__TASK DESCRIPTION__
The listing below should be written out exactly; please include all of it.

** Begin SUPPLIED MATERIAL **

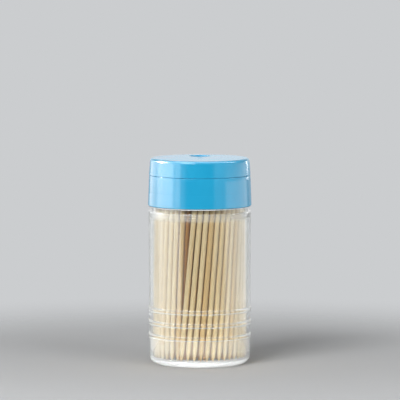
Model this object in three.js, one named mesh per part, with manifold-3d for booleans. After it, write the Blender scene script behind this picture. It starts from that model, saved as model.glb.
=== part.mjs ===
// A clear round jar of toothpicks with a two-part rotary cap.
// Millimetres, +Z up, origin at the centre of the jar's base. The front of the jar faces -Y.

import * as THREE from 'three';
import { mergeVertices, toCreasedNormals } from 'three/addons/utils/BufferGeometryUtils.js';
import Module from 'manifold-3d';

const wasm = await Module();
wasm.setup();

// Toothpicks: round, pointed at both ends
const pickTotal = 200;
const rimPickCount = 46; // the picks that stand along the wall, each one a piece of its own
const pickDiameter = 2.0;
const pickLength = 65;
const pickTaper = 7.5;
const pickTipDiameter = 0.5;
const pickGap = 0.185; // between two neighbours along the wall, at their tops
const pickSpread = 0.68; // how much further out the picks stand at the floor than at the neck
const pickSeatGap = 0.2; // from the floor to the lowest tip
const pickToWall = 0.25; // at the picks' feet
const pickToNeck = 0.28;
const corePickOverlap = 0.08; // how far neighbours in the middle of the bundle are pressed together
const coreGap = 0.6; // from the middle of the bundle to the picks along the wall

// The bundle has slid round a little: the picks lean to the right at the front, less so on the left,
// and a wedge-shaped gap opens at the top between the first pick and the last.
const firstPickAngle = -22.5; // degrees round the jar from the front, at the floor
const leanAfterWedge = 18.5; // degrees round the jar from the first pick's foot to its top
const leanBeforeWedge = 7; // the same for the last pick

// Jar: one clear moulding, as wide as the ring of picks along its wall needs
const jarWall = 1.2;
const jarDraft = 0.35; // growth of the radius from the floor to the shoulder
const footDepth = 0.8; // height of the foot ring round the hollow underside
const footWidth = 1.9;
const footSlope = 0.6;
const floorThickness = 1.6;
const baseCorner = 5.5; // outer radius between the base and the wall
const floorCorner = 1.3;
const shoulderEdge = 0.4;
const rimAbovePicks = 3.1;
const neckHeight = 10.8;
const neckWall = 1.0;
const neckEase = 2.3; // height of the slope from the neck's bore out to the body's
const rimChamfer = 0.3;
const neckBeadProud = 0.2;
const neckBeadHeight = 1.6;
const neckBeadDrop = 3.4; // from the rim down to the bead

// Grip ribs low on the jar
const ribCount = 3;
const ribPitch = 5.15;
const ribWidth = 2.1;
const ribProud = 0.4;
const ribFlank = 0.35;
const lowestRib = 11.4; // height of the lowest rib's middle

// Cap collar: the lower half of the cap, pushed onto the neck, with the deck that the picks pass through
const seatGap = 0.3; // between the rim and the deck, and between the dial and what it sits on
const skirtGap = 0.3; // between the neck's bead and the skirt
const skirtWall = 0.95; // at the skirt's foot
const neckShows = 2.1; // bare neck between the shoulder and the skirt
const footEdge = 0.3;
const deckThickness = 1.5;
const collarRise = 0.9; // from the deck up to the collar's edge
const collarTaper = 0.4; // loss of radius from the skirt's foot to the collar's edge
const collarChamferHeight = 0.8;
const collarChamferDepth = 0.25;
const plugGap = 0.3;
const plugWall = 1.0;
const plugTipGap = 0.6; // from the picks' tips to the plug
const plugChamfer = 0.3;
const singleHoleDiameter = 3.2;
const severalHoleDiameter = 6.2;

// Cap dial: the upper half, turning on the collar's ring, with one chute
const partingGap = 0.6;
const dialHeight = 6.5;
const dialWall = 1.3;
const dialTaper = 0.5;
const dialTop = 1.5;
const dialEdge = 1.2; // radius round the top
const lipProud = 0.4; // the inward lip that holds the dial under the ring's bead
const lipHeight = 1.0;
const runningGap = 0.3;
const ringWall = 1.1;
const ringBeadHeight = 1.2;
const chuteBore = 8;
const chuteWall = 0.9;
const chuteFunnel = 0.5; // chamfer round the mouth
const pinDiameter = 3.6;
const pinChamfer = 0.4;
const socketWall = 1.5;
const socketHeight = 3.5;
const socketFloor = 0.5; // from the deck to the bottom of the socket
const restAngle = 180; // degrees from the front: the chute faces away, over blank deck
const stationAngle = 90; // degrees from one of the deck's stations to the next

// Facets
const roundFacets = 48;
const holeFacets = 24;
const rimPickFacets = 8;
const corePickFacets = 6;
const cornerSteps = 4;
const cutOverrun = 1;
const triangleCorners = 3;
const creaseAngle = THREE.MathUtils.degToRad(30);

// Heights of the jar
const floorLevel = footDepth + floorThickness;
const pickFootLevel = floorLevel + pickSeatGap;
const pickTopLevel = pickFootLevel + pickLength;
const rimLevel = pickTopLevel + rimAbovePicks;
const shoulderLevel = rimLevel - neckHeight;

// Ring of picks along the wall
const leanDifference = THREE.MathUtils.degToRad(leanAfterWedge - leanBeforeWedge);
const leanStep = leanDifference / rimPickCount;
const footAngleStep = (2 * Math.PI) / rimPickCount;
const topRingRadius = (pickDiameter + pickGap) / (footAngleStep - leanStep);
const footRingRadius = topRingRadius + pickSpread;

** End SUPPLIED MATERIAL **

__OUTPUT OF THE TASK__
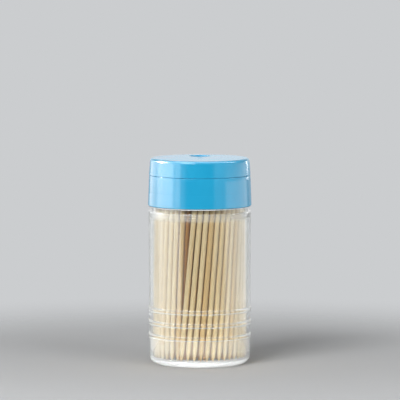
Model this object in three.js, one named mesh per part, with manifold-3d for booleans. After it, write the Blender scene script behind this picture. It starts from that model, saved as model.glb.
=== part.mjs ===
// A clear round jar of toothpicks with a two-part rotary cap.
// Millimetres, +Z up, origin at the centre of the jar's base. The front of the jar faces -Y.

import * as THREE from 'three';
import { mergeVertices, toCreasedNormals } from 'three/addons/utils/BufferGeometryUtils.js';
import Module from 'manifold-3d';

const wasm = await Module();
wasm.setup();

// Toothpicks: round, pointed at both ends
const pickTotal = 200;
const rimPickCount = 46; // the picks that stand along the wall, each one a piece of its own
const pickDiameter = 2.0;
const pickLength = 65;
const pickTaper = 7.5;
const pickTipDiameter = 0.5;
const pickGap = 0.185; // between two neighbours along the wall, at their tops
const pickSpread = 0.68; // how much further out the picks stand at the floor than at the neck
const pickSeatGap = 0.2; // from the floor to the lowest tip
const pickToWall = 0.25; // at the picks' feet
const pickToNeck = 0.28;
const corePickOverlap = 0.08; // how far neighbours in the middle of the bundle are pressed together
const coreGap = 0.6; // from the middle of the bundle to the picks along the wall

// The bundle has slid round a little: the picks lean to the right at the front, less so on the left,
// and a wedge-shaped gap opens at the top between the first pick and the last.
const firstPickAngle = -22.5; // degrees round the jar from the front, at the floor
const leanAfterWedge = 18.5; // degrees round the jar from the first pick's foot to its top
const leanBeforeWedge = 7; // the same for the last pick

// Jar: one clear moulding, as wide as the ring of picks along its wall needs
const jarWall = 1.2;
const jarDraft = 0.35; // growth of the radius from the floor to the shoulder
const footDepth = 0.8; // height of the foot ring round the hollow underside
const footWidth = 1.9;
const footSlope = 0.6;
const floorThickness = 1.6;
const baseCorner = 5.5; // outer radius between the base and the wall
const floorCorner = 1.3;
const shoulderEdge = 0.4;
const rimAbovePicks = 3.1;
const neckHeight = 10.8;
const neckWall = 1.0;
const neckEase = 2.3; // height of the slope from the neck's bore out to the body's
const rimChamfer = 0.3;
const neckBeadProud = 0.2;
const neckBeadHeight = 1.6;
const neckBeadDrop = 3.4; // from the rim down to the bead

// Grip ribs low on the jar
const ribCount = 3;
const ribPitch = 5.15;
const ribWidth = 2.1;
const ribProud = 0.4;
const ribFlank = 0.35;
const lowestRib = 11.4; // height of the lowest rib's middle

// Cap collar: the lower half of the cap, pushed onto the neck, with the deck that the picks pass through
const seatGap = 0.3; // between the rim and the deck, and between the dial and what it sits on
const skirtGap = 0.3; // between the neck's bead and the skirt
const skirtWall = 0.95; // at the skirt's foot
const neckShows = 2.1; // bare neck between the shoulder and the skirt
const footEdge = 0.3;
const deckThickness = 1.5;
const collarRise = 0.9; // from the deck up to the collar's edge
const collarTaper = 0.4; // loss of radius from the skirt's foot to the collar's edge
const collarChamferHeight = 0.8;
const collarChamferDepth = 0.25;
const plugGap = 0.3;
const plugWall = 1.0;
const plugTipGap = 0.6; // from the picks' tips to the plug
const plugChamfer = 0.3;
const singleHoleDiameter = 3.2;
const severalHoleDiameter = 6.2;

// Cap dial: the upper half, turning on the collar's ring, with one chute
const partingGap = 0.6;
const dialHeight = 6.5;
const dialWall = 1.3;
const dialTaper = 0.5;
const dialTop = 1.5;
const dialEdge = 1.2; // radius round the top
const lipProud = 0.4; // the inward lip that holds the dial under the ring's bead
const lipHeight = 1.0;
const runningGap = 0.3;
const ringWall = 1.1;
const ringBeadHeight = 1.2;
const chuteBore = 8;
const chuteWall = 0.9;
const chuteFunnel = 0.5; // chamfer round the mouth
const pinDiameter = 3.6;
const pinChamfer = 0.4;
const socketWall = 1.5;
const socketHeight = 3.5;
const socketFloor = 0.5; // from the deck to the bottom of the socket
const restAngle = 180; // degrees from the front: the chute faces away, over blank deck
const stationAngle = 90; // degrees from one of the deck's stations to the next

// Facets
const roundFacets = 48;
const holeFacets = 24;
const rimPickFacets = 8;
const corePickFacets = 6;
const cornerSteps = 4;
const cutOverrun = 1;
const triangleCorners = 3;
const creaseAngle = THREE.MathUtils.degToRad(30);

// Heights of the jar
const floorLevel = footDepth + floorThickness;
const pickFootLevel = floorLevel + pickSeatGap;
const pickTopLevel = pickFootLevel + pickLength;
const rimLevel = pickTopLevel + rimAbovePicks;
const shoulderLevel = rimLevel - neckHeight;

// Ring of picks along the wall
const leanDifference = THREE.MathUtils.degToRad(leanAfterWedge - leanBeforeWedge);
const leanStep = leanDifference / rimPickCount;
const footAngleStep = (2 * Math.PI) / rimPickCount;
const topRingRadius = (pickDiameter + pickGap) / (footAngleStep - leanStep);
const footRingRadius = topRingRadius + pickSpread;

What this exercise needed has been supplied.